Abbas and foreign ministers from nearly two dozen countries are expected to meet in Paris on December 21 to try to jump start peace efforts. But the Palestinians said Wednesday that Abbas never received an invitation to Paris, neither for the conference nor for direct talks with Netanyahu.

“Palestinians have received neither an official invitation to attend the French-sponsored international peace conference nor any other meeting,” Nabil Abu Rudeineh said, according to Palestinian news agency WAFA.

Earlier, Netanyahu’s spokesperson David Keyes reiterated Israel’s objections to the conference, saying that Israel does not believe an international gathering is the way to achieve peace.

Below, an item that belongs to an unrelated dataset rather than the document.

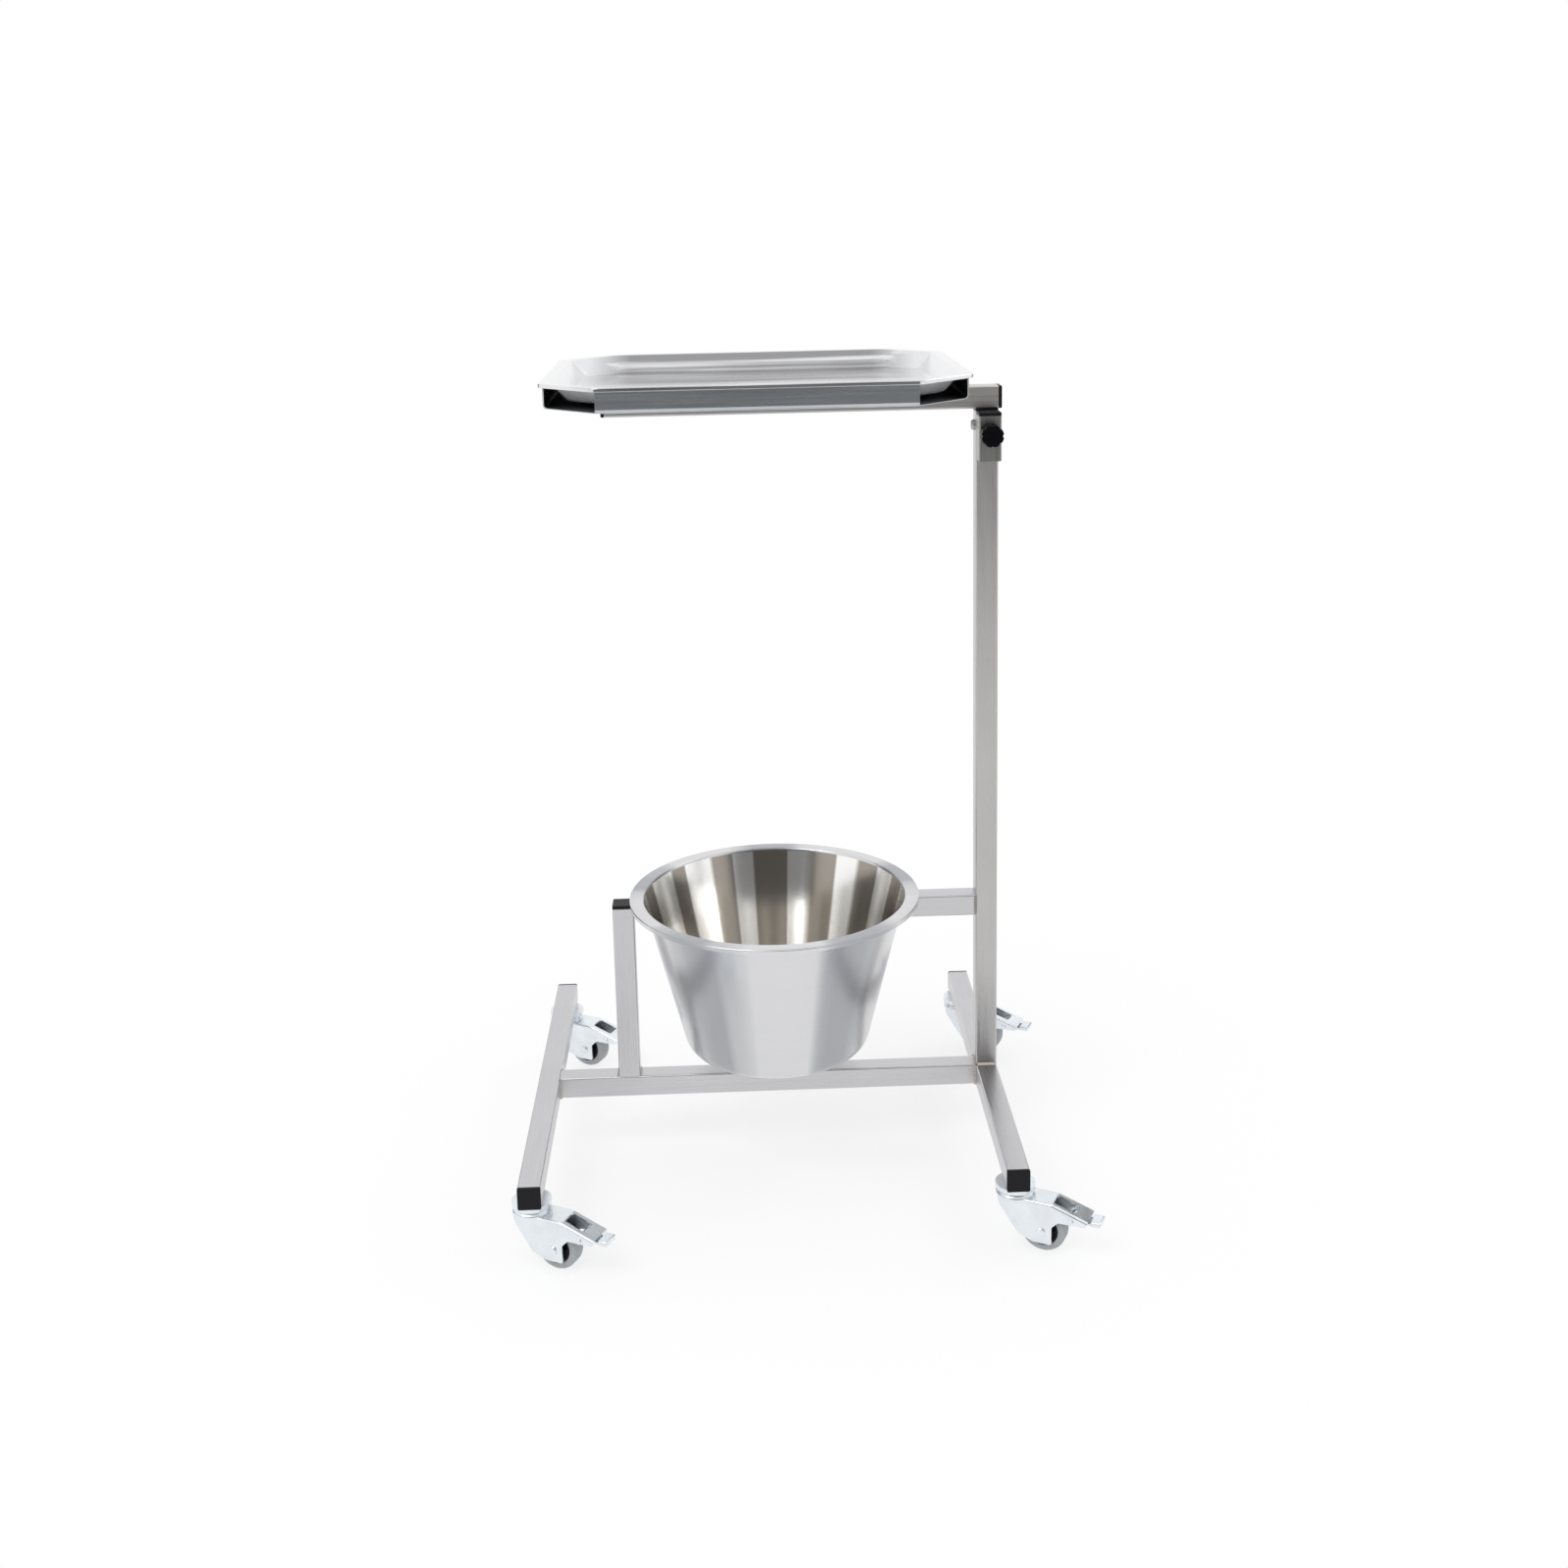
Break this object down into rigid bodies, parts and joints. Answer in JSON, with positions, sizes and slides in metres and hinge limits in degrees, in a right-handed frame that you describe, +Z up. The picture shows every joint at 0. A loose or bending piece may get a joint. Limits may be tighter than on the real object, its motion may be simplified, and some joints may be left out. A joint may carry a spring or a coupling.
{
  "type": "mayo instrument stand",
  "caption": "Square-tube instrument stand on braked casters with a clamped sliding post, a lift-off tray in a folded holder and a bowl hung in the base.",
  "frame": {"origin": "bottom centre of the stand's box, on the floor", "axes": "+Z up, +X along the base bar towards the mast, +Y towards the back"},
  "size_m": [0.6312, 0.5486, 0.9293],
  "materials": {
    "frame_steel": "brushed stainless tube",
    "weld": "heat-tinted weld",
    "holder_sheet": "satin folded stainless sheet",
    "polished_tray": "polished stainless sheet",
    "polished_bowl": "spun stainless sheet",
    "zinc_plate": "bright zinc plated steel",
    "screws": "plain steel",
    "black_plastic": "moulded black",
    "knob_plastic": "moulded black",
    "hub_plastic": "moulded black",
    "grey_tyre": "grey non-marking tread"
  },
  "bodies": {
    "frame": {"right_foot_tube": "frame_steel", "left_foot_tube": "frame_steel", "base_bar": "frame_steel", "front_left_foot_plug": "black_plastic", "rear_left_foot_plug": "black_plastic", "front_right_foot_plug": "black_plastic", "rear_right_foot_plug": "black_plastic", "mast_tube": "frame_steel", "clamp_boss": "frame_steel", "clamp_boss_plug": "black_plastic", "mast_bush": "black_plastic", "stop_screw": "screws", "bowl_post": "frame_steel", "bowl_post_plug": "black_plastic", "bowl_arm": "frame_steel", "bowl_arm_plug": "black_plastic", "weld_beads": "weld", "clamp_nut": "screws", "front_left_caster_mount": "zinc_plate", "rear_left_caster_mount": "zinc_plate", "front_right_caster_mount": "zinc_plate", "rear_right_caster_mount": "zinc_plate", "caster_nuts": "zinc_plate"},
    "clamp_knob": {"clamp_stud": "screws", "clamp_knob": "knob_plastic"},
    "tray_carrier": {"inner_post": "frame_steel", "post_glide": "black_plastic", "tray_arm": "frame_steel", "tray_arm_left_plug": "black_plastic", "tray_arm_right_plug": "black_plastic", "tray_holder": "holder_sheet"},
    "tray": {"tray": "polished_tray"},
    "bowl": {"bowl": "polished_bowl"},
    "front_left_fork": {"front_left_caster_fork": "zinc_plate", "front_left_caster_pins": "zinc_plate"},
    "front_left_wheel": {"front_left_caster_tyre": "grey_tyre", "front_left_caster_hub": "hub_plastic"},
    "front_left_pedal": {"front_left_brake_pedal": "zinc_plate"},
    "rear_left_fork": {"rear_left_caster_fork": "zinc_plate", "rear_left_caster_pins": "zinc_plate"},
    "rear_left_wheel": {"rear_left_caster_tyre": "grey_tyre", "rear_left_caster_hub": "hub_plastic"},
    "rear_left_pedal": {"rear_left_brake_pedal": "zinc_plate"},
    "front_right_fork": {"front_right_caster_fork": "zinc_plate", "front_right_caster_pins": "zinc_plate"},
    "front_right_wheel": {"front_right_caster_tyre": "grey_tyre", "front_right_caster_hub": "hub_plastic"},
    "front_right_pedal": {"front_right_brake_pedal": "zinc_plate"},
    "rear_right_fork": {"rear_right_caster_fork": "zinc_plate", "rear_right_caster_pins": "zinc_plate"},
    "rear_right_wheel": {"rear_right_caster_tyre": "grey_tyre", "rear_right_caster_hub": "hub_plastic"},
    "rear_right_pedal": {"rear_right_brake_pedal": "zinc_plate"}
  },
  "joints": [
    {"name": "mast_height", "type": "slide", "parent": "frame", "child": "tray_carrier", "axis": [0, 0, 1], "range_m": [0, 0.3]},
    {"name": "clamp_knob_turn", "type": "hinge", "parent": "frame", "child": "clamp_knob", "pos_m": [0.22488, -0.02555, 0.8525], "axis": [0, -1, 0], "range_deg": [0, 720]},
    {"name": "tray_lift", "type": "slide", "parent": "tray_carrier", "child": "tray", "axis": [0, 0, 1], "range_m": [0, 0.12]},
    {"name": "bowl_lift", "type": "slide", "parent": "frame", "child": "bowl", "axis": [0, 0, 1], "range_m": [0, 0.25]},
    {"name": "front_left_swivel", "type": "hinge", "parent": "frame", "child": "front_left_fork", "pos_m": [-0.29412, -0.22175, 0.0595], "axis": [0, 0, 1], "continuous": true},
    {"name": "front_left_roll", "type": "hinge", "parent": "front_left_fork", "child": "front_left_wheel", "pos_m": [-0.26472, -0.23673, 0.025], "axis": [0.454, 0.891, 0], "continuous": true},
    {"name": "front_left_brake", "type": "hinge", "parent": "front_left_fork", "child": "front_left_pedal", "pos_m": [-0.23531, -0.25171, 0.0435], "axis": [0.454, 0.891, 0], "range_deg": [0, 10]},
    {"name": "rear_left_swivel", "type": "hinge", "parent": "frame", "child": "rear_left_fork", "pos_m": [-0.29412, 0.25025, 0.0595], "axis": [0, 0, 1], "continuous": true},
    {"name": "rear_left_roll", "type": "hinge", "parent": "rear_left_fork", "child": "rear_left_wheel", "pos_m": [-0.26472, 0.23527, 0.025], "axis": [0.454, 0.891, 0], "continuous": true},
    {"name": "rear_left_brake", "type": "hinge", "parent": "rear_left_fork", "child": "rear_left_pedal", "pos_m": [-0.23531, 0.22029, 0.0435], "axis": [0.454, 0.891, 0], "range_deg": [0, 10]},
    {"name": "front_right_swivel", "type": "hinge", "parent": "frame", "child": "front_right_fork", "pos_m": [0.22488, -0.22175, 0.0595], "axis": [0, 0, 1], "continuous": true},
    {"name": "front_right_roll", "type": "hinge", "parent": "front_right_fork", "child": "front_right_wheel", "pos_m": [0.25428, -0.23673, 0.025], "axis": [0.454, 0.891, 0], "continuous": true},
    {"name": "front_right_brake", "type": "hinge", "parent": "front_right_fork", "child": "front_right_pedal", "pos_m": [0.28369, -0.25171, 0.0435], "axis": [0.454, 0.891, 0], "range_deg": [0, 10]},
    {"name": "rear_right_swivel", "type": "hinge", "parent": "frame", "child": "rear_right_fork", "pos_m": [0.22488, 0.25025, 0.0595], "axis": [0, 0, 1], "continuous": true},
    {"name": "rear_right_roll", "type": "hinge", "parent": "rear_right_fork", "child": "rear_right_wheel", "pos_m": [0.25428, 0.23527, 0.025], "axis": [0.454, 0.891, 0], "continuous": true},
    {"name": "rear_right_brake", "type": "hinge", "parent": "rear_right_fork", "child": "rear_right_pedal", "pos_m": [0.28369, 0.22029, 0.0435], "axis": [0.454, 0.891, 0], "range_deg": [0, 10]}
  ]
}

“Peace will be achieved through direct negotiations with our Palestinian neighbors, not through international conferences. Our position has not changed. Israel will not attend the French conference because it will push peace further away. Prime Minister Netanyahu is ready to begin direct peace talks anytime, anywhere without preconditions,” he told The Times of Israel.

The French have been pushing an initiative aimed at revitalizing the moribund peace process between Palestinian and Israelis. While the Palestinians have welcomed the initiative, Israel has remained critical.

President of France, Francois Hollande, speaks at the opening session of the United Nations General Assembly on September 20, 2016 in New York City. (John Moore/Getty Images/AFP)
President of France, Francois Hollande, speaks at the opening session of the United Nations General Assembly on September 20, 2016 in New York City. (John Moore/Getty Images/AFP)

Netanyahu has repeatedly said he is willing to meet with Abbas anytime and anywhere. However, one unnamed Israeli diplomat told the French newspaper Le Monde he thought Netanyahu would decline the conference invitation without making a “big affair” out of it, explaining it would make no sense to hold the meeting with the seemingly pro-Israeli US President-elect Donald Trump about to take office.

Abbas has also expressed willingness to meet with Netanyahu, without the oft-cited preconditions of a total freeze of a settlement construction and release of Palestinian prisoners promised during previous negotiations. In September, Abbas said he had agreed to meet with Netanyahu in Moscow at the behest of the Kremlin, and it was the Israeli leader who asked that the meeting be delayed.

France's Middle East envoy Pierre Vimont meets with Palestinian Authority President Mahmoud Abbas on March 15, 2016, in the West Bank city of Ramallah. (AFP/Abbas Momani)
France’s Middle East envoy Pierre Vimont meets with Palestinian Authority President Mahmoud Abbas on March 15, 2016, in the West Bank city of Ramallah. (AFP/Abbas Momani)

Since a peace summit in June in Paris officially kicked off the French initiative, Le Monde said in its report Tuesday that three groups have been tasked with examining avenues to propel the peace process forward. One group has looked at building the institutions needed for the establishment of a Palestinian state; another has studied the economic incentives peace would bring for those involved, in particular for the European Union; while a third group worked on enhancing the participation of civil society in the process.

The French are aware that it is currently impossible to get Israelis and Palestinians to negotiate in earnest, let alone reach a peace agreement, officials in Paris said. The proposed international conference is not intended to force either side into concessions or even to formulate a framework for a future agreement.

Rather, one of its core goals is to get both parties, as well as regional and international actors, to restate clearly their commitment to the two-state solution.